En attendant, le prochain objectif est cette Copa América au Brésil en juin prochain. Pour se faire, l'Uruguay enchaîne les matchs amicaux et après avoir perdu contre la Corée du Sud et le Japon en octobre et avant d'aller jouer la China Cup en mars, la Celeste a décidé de jouer en Europe cette séquence de novembre avec le Brésil à Londres puis la France à Saint Denis. Le milieu et l'attaque restent les mêmes que ces dernières années avec Cavani et Suárez en pointe, devant un milieu composé de Vecino, Bentancur, et Torreira. Le quatrième du milieu est la surprise de Tabárez depuis deux mois, Gaston Pereiro. Contre le Mexique en septembre, il était entré en tant que deuxième attaquant en remplacement de Suárez. Ici, il remplace Nahitan Nandez tenu de rester à Buenos Aires pour un match entre équipes argentines. Pereiro alterne sur les côtés avec Cavani, mais a tendance à faire reculer ce dernier au milieu de terrain. Ce n'est pas encore un franc succès. Derrière, Tabárez doit faire face à une hécatombe temporaire avec les blessures de Godín, Gimenez, Coates, Varela et même Sarrachi nouvellement appelé pour sa première sélection sont blessés. Et Mayada ne peut pas être appelé à cause de l'incompétence de la CONMEBOL qui met la finale de Libertadores à cheval sur la date FIFA. Tabárez doit donc construire sa défense autour d'un ancien, sans doute l'un de ses joueurs préféré, Martín Caceres. Autour de lui, il a décidé d'appeler les joueurs des sélections de jeune pour leur apporter de l'expérience et les habituer au plus haut niveau. Contre le Brésil, on a donc retrouvé Mathías Zorrito Suárez côté gauche et Bruno Mendez dans l'axe.

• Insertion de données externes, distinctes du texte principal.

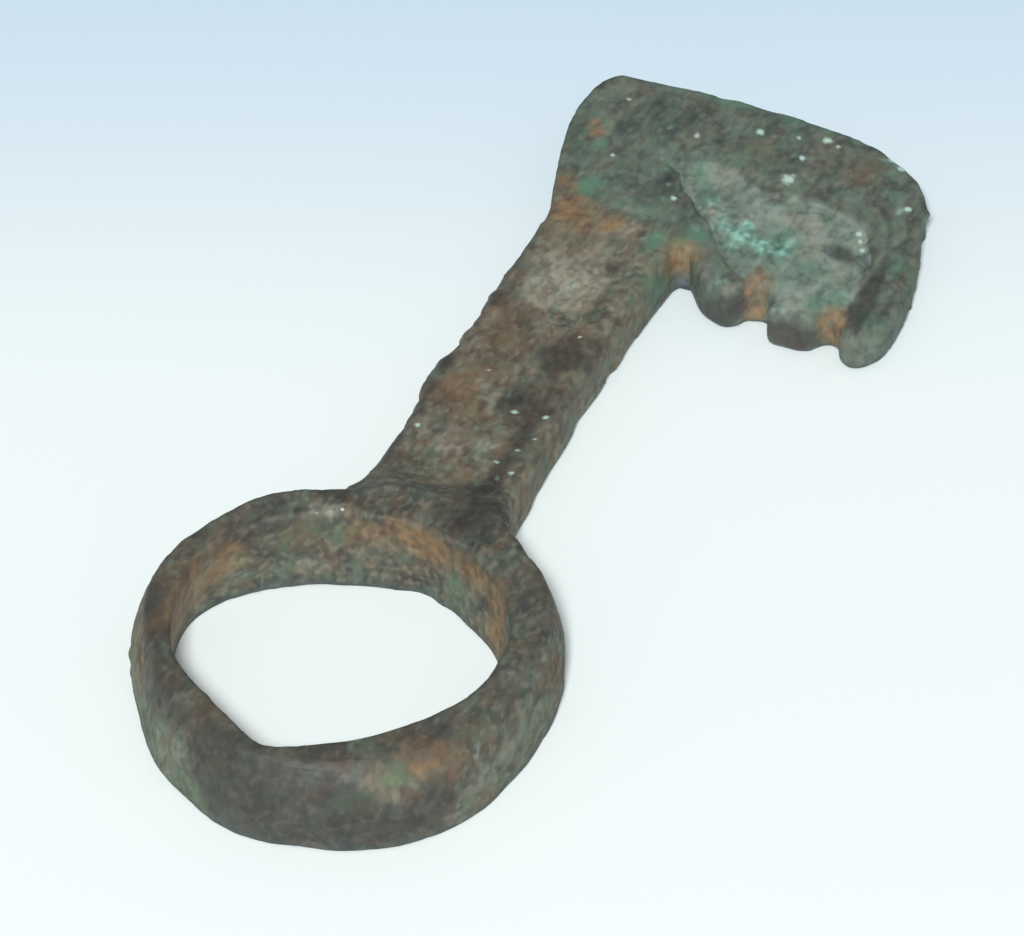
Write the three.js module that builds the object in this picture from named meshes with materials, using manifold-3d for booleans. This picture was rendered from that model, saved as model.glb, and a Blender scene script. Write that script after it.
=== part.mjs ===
// Bronze finger-ring key: a broad ring bow, a flat bar shank and a plate bit with three cut notches.
// Millimetres, +Z up. The key lies flat: X runs from the bow to the bit, the bit's teeth point back at the bow.
// While it is drawn, the ring's middle is at X 0, Y 0. The finished key is moved to its own origin at the end.
import * as THREE from 'three';
import { mergeVertices } from 'three/addons/utils/BufferGeometryUtils.js';
import Module from 'manifold-3d';

const wasm = await Module();
wasm.setup();

// Bow: a finger ring, drawn out a little on the side away from the shank.
const RING_OUTER_RADIUS = 11.9;
const RING_BORE_RADIUS = 9.25;
const RING_HEIGHT = 5.3;
const RING_TOP_DRAW_IN = 0.9;
const RING_BOTTOM_DRAW_IN = 0.2;
const RING_EDGE_ROUND = 0.35;
const OUTER_PULL = 1.4;
const OUTER_PULL_ANGLE = 200;
const OUTER_PULL_SHARPNESS = 7;
const BORE_PULL = 1.0;
const BORE_PULL_ANGLE = 183;
const BORE_PULL_SHARPNESS = 34;
const BORE_FLARE = 1.5;
const BORE_FLARE_ANGLE = 78;
const BORE_FLARE_SHARPNESS = 20;
const BORE_DRAW_IN = 0.3;
const RING_SKEW = 0.3;
const RING_SKEW_ANGLE = -50;

// Shoulder: where the shank grows out of the ring.
const SHOULDER_LENGTH = 4.7;
const SHOULDER_FLARE = 1.1;
const SHOULDER_STEP = 0.5;

// Shank: a flat bar that swells a little in the middle, set to the left of the ring's middle.
const SHANK_LENGTH = 23.0;
const SHANK_WIDTH = 8.1;
const SHANK_THICKNESS = 3.4;
const SHANK_SIDE_SHIFT = 0.5;
const SHANK_SWELL_LEFT = 0.55;
const SHANK_SWELL_RIGHT = 0.2;
const SHANK_CORNER_ROUND = 0.8;

// Bit: a plate standing out to the right of the shank, thinner towards its free end.
const BIT_LENGTH = 14.1;
const BIT_REACH = 13.6;
const BIT_LEFT_FLARE = 2.5;
const BIT_TIP_THICKNESS = 2.5;
const BIT_FAR_LEFT_ROUND = 3.4;
const BIT_FAR_RIGHT_ROUND = 4.4;
const BIT_END_LEAN = 2.0;
const BIT_ARRIS = 0.4;

// Teeth and the notches between them, along the edge that faces the bow.
const TOOTH_LENGTH = 2.9;
const NOTCH_WIDTH = 1.4;
const SECOND_NOTCH_DEPTH = 1.9;
const THIRD_NOTCH_DEPTH = 1.5;
const FIRST_NOTCH_WIDTH = 1.6;
const FIRST_NOTCH_BITE = 0.1;
const FIRST_TOOTH_WIDTH = 3.4;
const SECOND_TOOTH_WIDTH = 3.2;

// Fineness of the round surfaces.
const RING_STEPS = 72;
const CORNER_STEPS = 4;
const CURVE_STEPS = 6;
const SHANK_STEPS = 8;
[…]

Mathías Suárez est le plus âgé puisqu'il a déjà 22 ans. Il a participé à toutes les sélections de jeune de l'Uruguay puis s'est imposé, petit à petit au Defensor. C'est un caractère de cochon, qui aime bien aller au contact, mais il est aussi capable de débordement et de frappes magnifiques. Contre le Brésil, il avait face à lui un autre petit jeune, Neymar. Il a passé son match à surtout essayé de ne pas faire de faute par derrière et de ne pas commettre d'erreur trop grave. Il n'a pas été mauvais foncièrement, mais on le sentait, contrairement à son habitude, sur la réserve. Ses centres suite aux débordements ont été catastrophiques. Bruno Mendez, qui était titularisé dans l'axe contre le Brésil, était encore plus une surprise. Il est certes capitaine de la sélection U20 qui va jouer au printemps prochain la Copa América de sa catégorie, mais ses performances au Wanderers ne présumait pas d'une telle sélection. Et pourtant, il a été plus que propre, s'imposant physiquement au sol et dans les airs, ne laissant pas d'espace aux attaquants brésiliens. La défense était complétée de Diego Laxalt qui s'est imposé en six mois de temps comme le latéral droit de la sélection, aussi bon en défense qu'en apport offensif. Dans les cages, Campaña a remplacé temporairement Muslera suite à la blessure de ce dernier. L'ancien gardien du Defensor a été aussi très bon, comme à son habitude, ne concédant un but que sur un penalty offert aux Brésiliens.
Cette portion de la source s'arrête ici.